Cynthia Tzitzis is taking photos of her friends.
Mainly young people who came to the UK the last few years in search of a better future and left Greece behind, like she did.
In a way. Because, by inhabiting prosperous new fields, these young people keep carrying Greece’s debris with them; by creating easy to carry memory tool cases, by making associations not so obvious to the bare eye, by making new friends who could have been part of the childhood they left behind, by inventing places in between, by simulating and comparing flavours and scents, habits and experiences.
The 31 acquaintances and friends of the photographer, who were chosen by her for different important reasons, compose this chapter and set a pause to it. They generously offer to Tzitzis’ lens the small fertile gardens of ‘now’ that they had to create and inhabit while, at the same time, they were leaving ‘there’ behind. And they allowed the photographer’s penetrative glance to focus and capture all those elements that they love and all those that they are in an eloquent, unadorned and articulate manner. By choosing the space and setting the angle of the shot, Cynthia Tzitzis brings the ‘faces’ on her lens –literally and metaphorically- in a direct confrontation with the viewer who is allowed a temporary intrusion into their lives.

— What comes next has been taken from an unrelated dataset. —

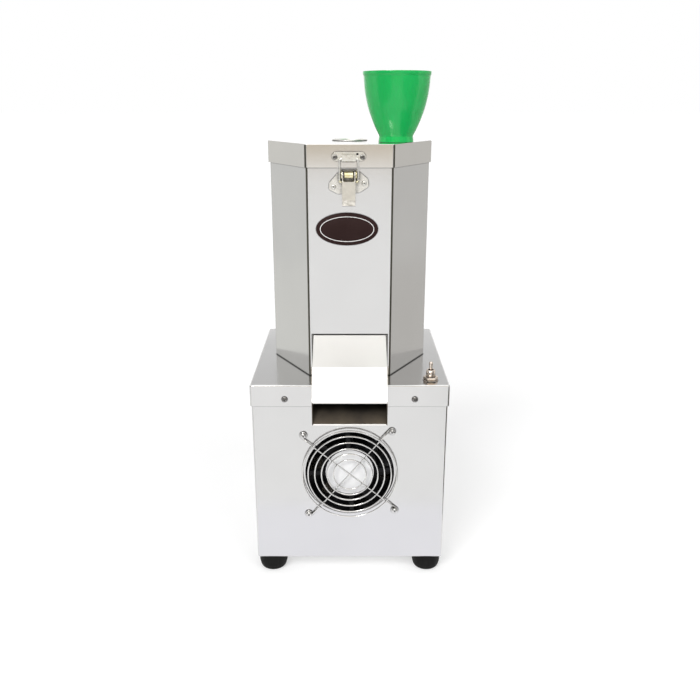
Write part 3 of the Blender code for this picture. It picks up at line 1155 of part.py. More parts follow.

By composing the materia prima of the image, framing this image with surgical precision and clarity, translucently inserting the subjects and objects that it is consisted of, determining either the ‘together’ or the ‘solitary’ of the protagonists, organising the microcosm of her models with absolute limpidity and image-making dexterity, implying their personal and professional identity, deconstructing and reconstructing all the stories that they left behind them and by outlining the coordinates which set the current time of their expeditious British biorhythm, Cynthia Tzitzis creates a bespoke and exceptionally eloquent register of people who act consciously while feeling nostalgic but mainly while knowing and interpreting the past, seizing the present and anticipating the future with an optimistic self-awareness.
Tracing back to Milan Kundera’s ‘Ignorance’, a novel which apart from its great narrative, constitutes simultaneously “a thrilling essay about the existential issues of self-exile, expatriation and internal emigration; an essay about the nostalgia and the remembrance that define the finite of human existence, an existence that is eternally trapped in the ‘age of ignorance’1, one reads: “The Greek word for ‘return’ is nostos. Algos means ‘suffering’. So nostalgia is the suffering caused by an unappeased yearning to return”. The hovering of the self and the moments of ‘now’ and ‘there’, along with the issue of nostalgia as a choice for the next day are the topics that preoccupy Cynthia Tzitzis’ photographs as a whole.